Yes, even the teams that, overall, aren't "good." They're still not nightly pushovers, especially in the West. If the Lynx at home come back to zap any of the playoff contenders during the remainder of the regular season, no one's going to be surprised. The Lynx still have home games against Sacramento (Saturday), Seattle (Aug. 1), Houston (Aug. 4) and San Antonio (Aug. 6).
And despite their terrible time away from Minneapolis, the Lynx might even throw everyone a real curve ball and win a game on the road against a team with much more at stake.

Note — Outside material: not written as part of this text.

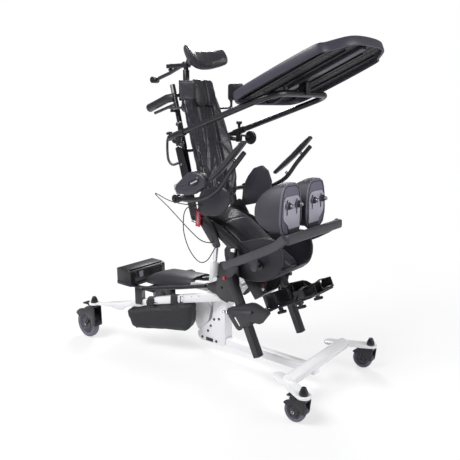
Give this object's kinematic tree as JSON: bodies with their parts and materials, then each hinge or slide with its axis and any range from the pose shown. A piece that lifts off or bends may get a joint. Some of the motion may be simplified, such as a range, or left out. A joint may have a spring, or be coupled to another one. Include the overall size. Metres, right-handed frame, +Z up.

Tamecka Dixon, who spent her first nine season with L.A. and was part of the Sparks' two title teams, now is with Houston.
"The thing is, you have to be very mentally tough to try to repeat," Dixon said. "It's very hard to do. You're going to get everybody's best game because you're the champions. Whether you're feeling on top of your game or not, they're coming for you. Every time you take the floor, everybody else wants what you have."

The Comets, of course, are trying to get back to the summit they last reached in 2000. They need injured players Tina Thompson (strained calf) and Dominique Canty (broken finger) back to have a chance at that.
West leader Los Angeles has the league's best record (19-5) entering Friday night's action, as Lisa Leslie continues to show she's as good as ever. The Monarchs at 15-8 and the Comets at 14-11 are in good position for the playoffs … but then San Antonio, Seattle and Phoenix are all bunched together.

Just being the West's survivor into the finals is going to take a lot out of a team. And whoever the Eastern Conference's representative is -- Connecticut is currently in first place -- will be difficult to beat.

The Comets' four-peat was the result of Houston having the best nucleus of star players and keeping them for those four seasons. The Sparks also had continuity of talent. And, not to take anything away from Detroit, had Leslie not missed a chunk of games in 2003 with a knee injury, the Sparks very well could have had the league's best record and home-court advantage in the Finals. In which case, the odds of them three-peating would have been much better.

Detroit had its core group back to go for the title again in 2004, but the Shock never really seemed like the same team that season, and then they lost Swin Cash at the end to a knee injury. Seattle put everything together for the title in 2004, but salary-cap economics worked against the Storm in terms of keeping all those pieces in place.

The Monarchs' big loss from 2005 was defensive sparkplug Chelsea Newton, the kind of player that coach John Whisenant really likes to have for the defense he always wants to employ. Plus, DeMya Walker missed 11 games as she recovered after giving birth. Whisenant said before the season began that he just didn't have a good frame of reference for how much could be expected from Walker this season.

Walker, though, has an "I'll prove it to you" personality; she's the type of player who tends to respond well when she thinks someone might be suggesting the odds are against her.

Erin Buescher has upped her scoring average from 3.3 points per game last season to 10.2 this year and is playing more than twice as many minutes as she did in 2005. She's a candidate for the league's most improved player, an award that teammate Nicole Powell won last year. Scholanda Dorrell, a rookie out of LSU, has stepped in to provide Newton-like quickness and energy on defense, plus she's much more of a 3-point threat on offense.

Of course, Yolanda Griffith and Ticha Penicheiro anchor the starting lineup as they have for so long now. You look at the elements the Monarchs have and project where they will be in a month or so, if there are no injuries. At least on paper, it should be a pretty similar team to the one that won it all a year ago. And yet, as any one in any sport would tell you, recapturing the same feeling -- let alone results -- from a title team is never something you can plot on paper and expect to automatically work.

"The most important thing about trying to repeat is keeping close to the same type of players," Griffith said. "Houston was able to; they didn't lose their core players. Same with L.A. It's a big factor when teams lose players because of the salary cap or injuries or pregnancies or other things.

"And there's also the fact that you have the target on your back; everybody is gunning for you. You have to be able to accept that additional pressure. It's difficult because some people may relax after winning that championship and not be hungry to win another one.

"I'll still hungry. One didn't satisfy me."